1) You may also want to look at other discussion boards, other collaboratories in this class, and even collaboratories from other classes around the country using the book. You’re welcome to read any of these and to look at the keyword essays as they develop in the project pages. You may also contribute on any collaboratory’s “discussion” page. But unless it explicitly says otherwise in a collaboratory, only members of a working group should actually edit their page. The whole collaboratory structure depends on this rule being respected, and violations will be taken very seriously.
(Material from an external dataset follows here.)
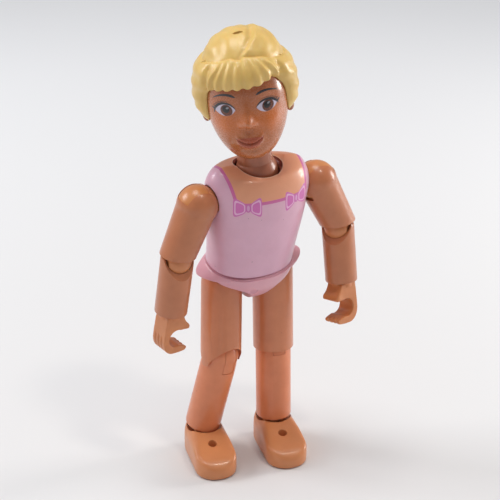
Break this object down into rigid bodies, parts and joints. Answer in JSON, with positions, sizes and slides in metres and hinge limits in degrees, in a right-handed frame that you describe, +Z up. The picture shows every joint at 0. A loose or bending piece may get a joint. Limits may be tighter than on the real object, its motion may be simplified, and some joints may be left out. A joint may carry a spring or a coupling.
{
  "type": "miniature doll",
  "caption": "Jointed miniature doll with a moulded cap of hair, ball and pin joints at neck, shoulders, elbows, hips, knees and ankles, and hands that grip.",
  "frame": {"origin": "middle of the bounding box's bottom face, on the surface that the soles stand on", "axes": "+Z up, the doll faces -Y, its left side is +X"},
  "size_m": [0.0638, 0.0338, 0.1372],
  "materials": {
    "hair": "moulded, satin",
    "suit": "moulded, satin",
    "neck": "moulded, satin",
    "face": "moulded, glossy",
    "inner_plastic": "moulded, satin",
    "warm_skin": "moulded, satin",
    "skin": "moulded, satin"
  },
  "bodies": {
    "pelvis": {"pelvis": "suit", "waist_post": "suit"},
    "torso": {"torso_front": "suit", "torso_back": "suit"},
    "neck_seat": {"neck_seat": "neck"},
    "neck_link": {"neck_link": "neck"},
    "head": {"neck": "neck", "head": "face", "hair": "hair"},
    "right_shoulder": {"shoulder_knuckle_right": "warm_skin"},
    "right_upper_arm": {"upper_arm_right": "skin", "shoulder_pin_right": "inner_plastic"},
    "right_elbow": {"elbow_knuckle_right": "warm_skin"},
    "right_forearm": {"forearm_right": "skin", "elbow_pin_right": "inner_plastic"},
    "right_hand": {"hand_right": "warm_skin"},
    "right_hip_link": {"hip_link_right": "inner_plastic"},
    "right_hip_peg": {"hip_peg_right": "inner_plastic"},
    "right_thigh": {"thigh_right": "skin", "knee_pin_right": "inner_plastic"},
    "right_shin": {"shin_right": "skin", "knee_tongue_right": "warm_skin"},
    "right_ankle": {"ankle_link_right": "inner_plastic"},
    "right_foot": {"foot_right": "warm_skin", "ankle_pin_right": "inner_plastic"},
    "left_shoulder": {"shoulder_knuckle_left": "warm_skin"},
    "left_upper_arm": {"upper_arm_left": "skin", "shoulder_pin_left": "inner_plastic"},
    "left_elbow": {"elbow_knuckle_left": "warm_skin"},
    "left_forearm": {"forearm_left": "skin", "elbow_pin_left": "inner_plastic"},
    "left_hand": {"hand_left": "warm_skin"},
    "left_hip_link": {"hip_link_left": "inner_plastic"},
    "left_hip_peg": {"hip_peg_left": "inner_plastic"},
    "left_thigh": {"thigh_left": "skin", "knee_pin_left": "inner_plastic"},
    "left_shin": {"shin_left": "skin", "knee_tongue_left": "warm_skin"},
    "left_ankle": {"ankle_link_left": "inner_plastic"},
    "left_foot": {"foot_left": "warm_skin", "ankle_pin_left": "inner_plastic"}
  },
  "joints": [
    {"name": "waist_turn", "type": "hinge", "parent": "pelvis", "child": "torso", "pos_m": [0.0001, 0.00492, 0.0647], "axis": [-0.0168, -0.2754, 0.9612], "range_deg": [-35, 35]},
    {"name": "neck_turn", "type": "hinge", "parent": "torso", "child": "neck_seat", "pos_m": [-0.00045, -0.00091, 0.0934], "axis": [-0.0168, -0.2754, 0.9612], "range_deg": [-40, 70]},
    {"name": "neck_nod", "type": "hinge", "parent": "neck_seat", "child": "neck_link", "pos_m": [-0.00045, -0.00091, 0.0934], "axis": [0.9092, -0.4043, -0.1], "range_deg": [-1, 16]},
    {"name": "neck_tilt", "type": "hinge", "parent": "neck_link", "child": "head", "pos_m": [-0.00045, -0.00091, 0.0934], "axis": [0.4127, 0.9068, 0.0864], "range_deg": [-3, 18]},
    {"name": "right_shoulder_swing", "type": "hinge", "parent": "torso", "child": "right_shoulder", "pos_m": [-0.01979, -0.00184, 0.08656], "axis": [0.9996, 0.019, 0.0229], "range_deg": [-60, 60]},
    {"name": "right_shoulder_raise", "type": "hinge", "parent": "right_shoulder", "child": "right_upper_arm", "pos_m": [-0.01979, -0.00184, 0.08656], "axis": [-0.022, 0.9901, 0.1385], "range_deg": [-4, 45]},
    {"name": "right_elbow_swivel", "type": "hinge", "parent": "right_upper_arm", "child": "right_elbow", "pos_m": [-0.02522, 0.00013, 0.07164], "axis": [0.1019, -0.1356, 0.9855], "range_deg": [-60, 60]},
    {"name": "right_elbow_bend", "type": "hinge", "parent": "right_elbow", "child": "right_forearm", "pos_m": [-0.02542, 0.0004, 0.06967], "axis": [0.9946, 0.0358, -0.0979], "range_deg": [-55, 2]},
    {"name": "right_wrist_turn", "type": "hinge", "parent": "right_forearm", "child": "right_hand", "pos_m": [-0.02716, 0.00199, 0.05263], "axis": [0.1009, -0.0923, 0.9906], "range_deg": [-90, 90]},
    {"name": "left_shoulder_swing", "type": "hinge", "parent": "torso", "child": "left_shoulder", "pos_m": [0.0192, -0.0011, 0.08745], "axis": [0.9996, 0.019, 0.0229], "range_deg": [-60, 60]},
    {"name": "left_shoulder_raise", "type": "hinge", "parent": "left_shoulder", "child": "left_upper_arm", "pos_m": [0.0192, -0.0011, 0.08745], "axis": [-0.0181, 0.9992, -0.0355], "range_deg": [-45, 8]},
    {"name": "left_elbow_swivel", "type": "hinge", "parent": "left_upper_arm", "child": "left_elbow", "pos_m": [0.02642, -0.00147, 0.07318], "axis": [-0.1452, 0.0325, 0.9889], "range_deg": [-60, 60]},
    {"name": "left_elbow_bend", "type": "hinge", "parent": "left_elbow", "child": "left_forearm", "pos_m": [0.02671, -0.00154, 0.0712], "axis": [0.6498, -0.7506, 0.1201], "range_deg": [-48, 8]},
    {"name": "left_wrist_turn", "type": "hinge", "parent": "left_forearm", "child": "left_hand", "pos_m": [0.02694, -0.00406, 0.05419], "axis": [-0.0134, 0.1466, 0.9891], "range_deg": [-90, 90]},
    {"name": "right_hip_flex", "type": "hinge", "parent": "pelvis", "child": "right_hip_link", "pos_m": [-0.00805, 0.00713, 0.05653], "axis": [0.9984, 0, 0.0574], "range_deg": [-45, 15]},
    {"name": "right_hip_spread", "type": "hinge", "parent": "right_hip_link", "child": "right_hip_peg", "pos_m": [-0.00805, 0.00713, 0.05653], "axis": [0.0085, 0.989, -0.1476], "range_deg": [-5, 18]},
    {"name": "right_hip_turn", "type": "hinge", "parent": "right_hip_peg", "child": "right_thigh", "pos_m": [-0.00805, 0.00713, 0.05653], "axis": [0.0895, 0.1462, 0.9852], "range_deg": [-13, 13]},
    {"name": "right_knee_bend", "type": "hinge", "parent": "right_thigh", "child": "right_shin", "pos_m": [-0.01004, 0.00388, 0.03466], "axis": [0.9731, 0.1981, -0.1178], "range_deg": [-18, 55]},
    {"name": "right_ankle_turn", "type": "hinge", "parent": "right_shin", "child": "right_ankle", "pos_m": [-0.01375, 0.00842, 0.0116], "axis": [0.1562, -0.1907, 0.9691], "range_deg": [-20, 20]},
    {"name": "right_foot_pitch", "type": "hinge", "parent": "right_ankle", "child": "right_foot", "pos_m": [-0.01375, 0.00842, 0.0116], "axis": [0.9816, -0.1908, 0], "range_deg": [-8, 15]},
    {"name": "left_hip_flex", "type": "hinge", "parent": "pelvis", "child": "left_hip_link", "pos_m": [0.00912, 0.00713, 0.05752], "axis": [0.9984, 0, 0.0574], "range_deg": [-45, 15]},
    {"name": "left_hip_spread", "type": "hinge", "parent": "left_hip_link", "child": "left_hip_peg", "pos_m": [0.00912, 0.00713, 0.05752], "axis": [0.0035, 0.9981, -0.0609], "range_deg": [-20, 0]},
    {"name": "left_hip_turn", "type": "hinge", "parent": "left_hip_peg", "child": "left_thigh", "pos_m": [0.00912, 0.00713, 0.05752], "axis": [0.0158, 0.0609, 0.998], "range_deg": [-13, 13]},
    {"name": "left_knee_bend", "type": "hinge", "parent": "left_thigh", "child": "left_shin", "pos_m": [0.00877, 0.00577, 0.03537], "axis": [0.994, -0.1088, -0.0091], "range_deg": [0, 75]},
    {"name": "left_ankle_turn", "type": "hinge", "parent": "left_shin", "child": "left_ankle", "pos_m": [0.00842, 0.00453, 0.0116], "axis": [0.0149, 0.0522, 0.9985], "range_deg": [-20, 20]},
    {"name": "left_foot_pitch", "type": "hinge", "parent": "left_ankle", "child": "left_foot", "pos_m": [0.00842, 0.00453, 0.0116], "axis": [0.9816, -0.1908, 0], "range_deg": [-8, 15]}
  ]
}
2) I and the rest of the class will also view you and the other members of your keyword working group as “experts” on that keyword. At any point in the discussion, one of us may turn to you for insight on a reading or topic of discussion with a question such as, “how does this topic look when viewed through the lens of your keyword?” or “How does this author, or critic, or historian, use your keyword differently from other people who have used it?” Your responses to such questions are not formally graded, but of course factor into your attendance and participation grade.
3) Others in the class (and beyond, in the case of the collaboratories) may look at and comment upon your areas; they are not private spaces. In fact, you should write your keyword essay with this in mind; its readership is potentially larger than just me and the other members of this class. But only members of your working group should actually be editing text in your collaboratory.